Once we started posting about SanctuaryRPG and eventually launched the game on Steam, the feedback we got from people who loved the game was tremendous. A Steam user left us a review calling SanctuaryRPG “the perfect game to play while you make dinner for the kids (no joke, ive [sic] set up a PC on my kitchen bench just to slay leg’s, robots and blobs between dicing vegies and straining pasta while my daughters scream ‘NERD’ at me across the living room).” They said that SanctuaryRPG “may be the one ray of sunshine in [their] otherwise tired afternoons.” When I read that for the first time, I almost cried with happiness.
Every person that buys SanctuaryRPG on Steam or tries the Classic version doesn’t just represent an addition to the numbers: they each represent a person who dedicated time in their life to playing my game. These people could be doing anything with their day, and they’re choosing to spend it on something I created. And then they’re going to take even more time out of their day to tell me that they are so happy they picked up our game that they’re going to continue supporting us and tell their friends about it.

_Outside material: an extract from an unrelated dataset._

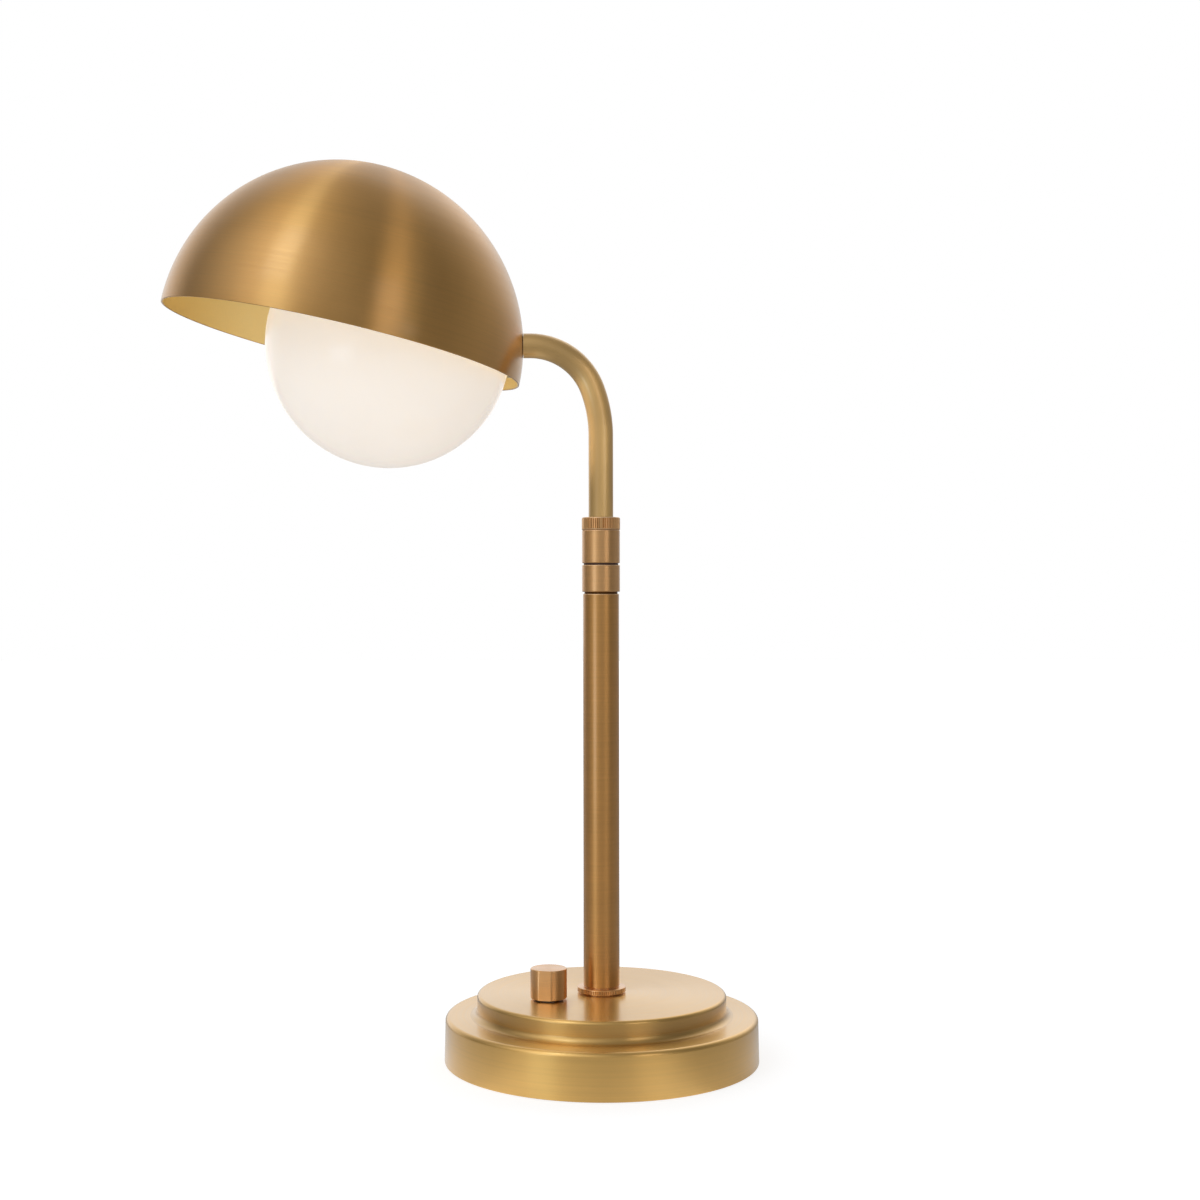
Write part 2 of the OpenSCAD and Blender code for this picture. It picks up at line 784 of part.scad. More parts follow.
// The lamp's clear cover, a tube with a round end
module bulb_envelope() {
    h = bulb_h - bulb_cap_h - bulb_d / 2;
    color(opal)
        on_arm(bulb_start + bulb_cap_h)
            difference() {
                union() {
                    cylinder(d = bulb_d, h = h);
                    translate([0, 0, h]) sphere(d = bulb_d);
                }
                translate([0, 0, -bulb_d]) cylinder(d = 2 * bulb_d, h = bulb_d);
                translate([0, 0, -eps]) cylinder(d = bulb_d - 2, h = h + eps);
                translate([0, 0, h]) sphere(d = bulb_d - 2);
            }
}

// The column that carries the light-emitting chips
module bulb_core() {
    color(gold)
        on_arm(bulb_start + bulb_cap_h - 2) cylinder(d = bulb_d - 6, h = bulb_h - bulb_cap_h - bulb_d / 2);
}

module shade_dome() {
    color(brass)
        translate([-shade_reach, 0, arm_z])
            difference() {
                rotate([0, shade_tilt, 0])
                    difference() {
                        sphere(r = shade_r);
                        sphere(r = shade_in_r);
                        translate([0, 0, -shade_d]) cylinder(r = shade_d, h = shade_d);
                    }
                rotate([0, 90, 0]) cylinder(d = shade_hole_d, h = shade_d);
            }
}

module dimmer_knob() {
    color(bronze)
        at_knob(knob_z)
            difference() {
                turned_ring(knob_d, 0, knob_h, knob_chamfer);
                rotate(flat_dir) translate([knob_d / 2 - knob_flat, -knob_d, -eps])
                    cube([knob_d, 2 * knob_d, knob_h + 2 * eps]);
                translate([0, 0, -eps]) cylinder(d = knob_pocket_d, h = knob_pocket_h + eps);
                cylinder(d = shaft_d + run, h = shaft_top - knob_z + 0.3);
                translate([0, 0, knob_h - 7]) rotate([-90, 0, 0]) cylinder(d = grub_d + run, h = knob_d);
            }
}

module dimmer_shaft() {
    foot = ceiling_z - 5.5;
    color(steel) at_knob(foot) cylinder(d = shaft_d, h = shaft_top - foot);
}

module knob_screw() {
    start = shaft_d / 2 + 0.05;
    color(steel)
        at_knob(knob_top - 7) rotate([-90, 0, 0])
            difference() {
                translate([0, 0, start]) cylinder(d = grub_d, h = 5);
                translate([0, 0, start + 3.4]) cylinder(d = 1.6, h = 3, $fn = 6);
            }
}

base_cover();
base_weight();
bottom_plate();
plate_screws();
felt_pad();
cord_bushing();
terminal_block();
dimmer_lead();
dimmer_body();
dimmer_nut();
base_spacer();
post_stud();
stud_washer();
stud_nut();
foot_ring();
post_plug();
post_tube();
post_lead();
slack_lead();
lower_sleeve();
swivel_washer();
swivel_sleeve();
swivel_screw();
arm_collet();
lock_ring();
arm_tube();
guide_bush();
arm_plug();
arm_nipple();
arm_lead();
saddle_washer();
spring_washer();
globe_cup();
cup_nut();
globe_gasket();
globe();
lampholder();
bulb_cap();
bulb_envelope();
bulb_core();
shade_dome();
dimmer_knob();
dimmer_shaft();
knob_screw();
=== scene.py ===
"""A desk lamp: a half-ball brass shade over an opal globe, on a bent arm that slides and
swivels in a post's collar, with a dimmer knob on a stepped round base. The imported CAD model
is the frame. Each operator below makes a piece, or a group of like pieces, around it."""

import math

import bmesh
import bpy
import numpy as np
from bpy.props import FloatProperty, FloatVectorProperty, IntProperty, PointerProperty
from mathutils import Matrix, Vector


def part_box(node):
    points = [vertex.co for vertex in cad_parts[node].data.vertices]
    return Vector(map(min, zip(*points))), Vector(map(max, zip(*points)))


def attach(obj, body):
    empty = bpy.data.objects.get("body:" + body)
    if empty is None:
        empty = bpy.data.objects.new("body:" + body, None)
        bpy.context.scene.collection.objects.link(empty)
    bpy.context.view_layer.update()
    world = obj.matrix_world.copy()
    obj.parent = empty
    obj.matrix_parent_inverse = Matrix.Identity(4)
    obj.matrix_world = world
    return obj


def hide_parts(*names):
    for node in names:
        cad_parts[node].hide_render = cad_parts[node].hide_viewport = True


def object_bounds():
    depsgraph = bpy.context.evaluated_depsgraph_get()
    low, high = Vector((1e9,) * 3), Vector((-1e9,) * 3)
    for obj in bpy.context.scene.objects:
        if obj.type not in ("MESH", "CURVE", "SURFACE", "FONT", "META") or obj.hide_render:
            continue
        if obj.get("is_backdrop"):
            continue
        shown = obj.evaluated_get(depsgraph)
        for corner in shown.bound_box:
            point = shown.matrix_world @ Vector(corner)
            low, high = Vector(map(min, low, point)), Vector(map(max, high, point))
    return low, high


bl_info = {
    "name": "Dome Shade Desk Lamp",
    "version": (1, 0, 0),
    "blender": (4, 5, 0),
    "location": "3D View > Sidebar > Lamp",
    "description": "Dresses the packed desk lamp: shade, globe, arm, collar, post, base and knob",
    "category": "Object",
}

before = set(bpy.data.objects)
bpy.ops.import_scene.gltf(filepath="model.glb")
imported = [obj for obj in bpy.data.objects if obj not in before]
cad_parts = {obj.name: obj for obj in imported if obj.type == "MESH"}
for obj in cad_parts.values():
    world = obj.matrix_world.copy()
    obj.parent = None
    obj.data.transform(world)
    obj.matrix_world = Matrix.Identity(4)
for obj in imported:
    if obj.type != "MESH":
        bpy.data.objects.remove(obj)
CAD_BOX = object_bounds()

MM = 0.001
UP = Vector((0, 0, 1))
ROUND_STEPS = 8
HAIR = 1e-7  # metres: a gap too small to count

# The turner's usual sizes: the round of a hidden edge, of an eased edge, and the gap between
# parts that run in one another
BROKEN, EASED, RUNNING = 0.1 * MM, 0.2 * MM, 0.05 * MM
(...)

Watching the community grow around your game and hearing from journalists, YouTubers, and fans who play your game is one of the most rewarding experiences I’ve ever been through. When I first started work on SanctuaryRPG, I never really thought I was creating something that could be popular. I thought people were just picking up the game, thinking, “That’s pretty neat,” and putting it back down. I never thought that I could actually be partially responsible for someone spending tens of hours exploring environments and killing monsters.
If you’re ever feeling down or feel like it’s too daunting to create an indie game, just remember that games are a way for people to relax and feel happiness and excitement, sadness and horror. Spending countless hours with no gratification, no money, and no recognition? Pretty grueling and demoralizing. Getting the opportunity to be a part of someone’s happiness and excitement? Absolutely priceless.
Keep creating, developers. And thanks for reading.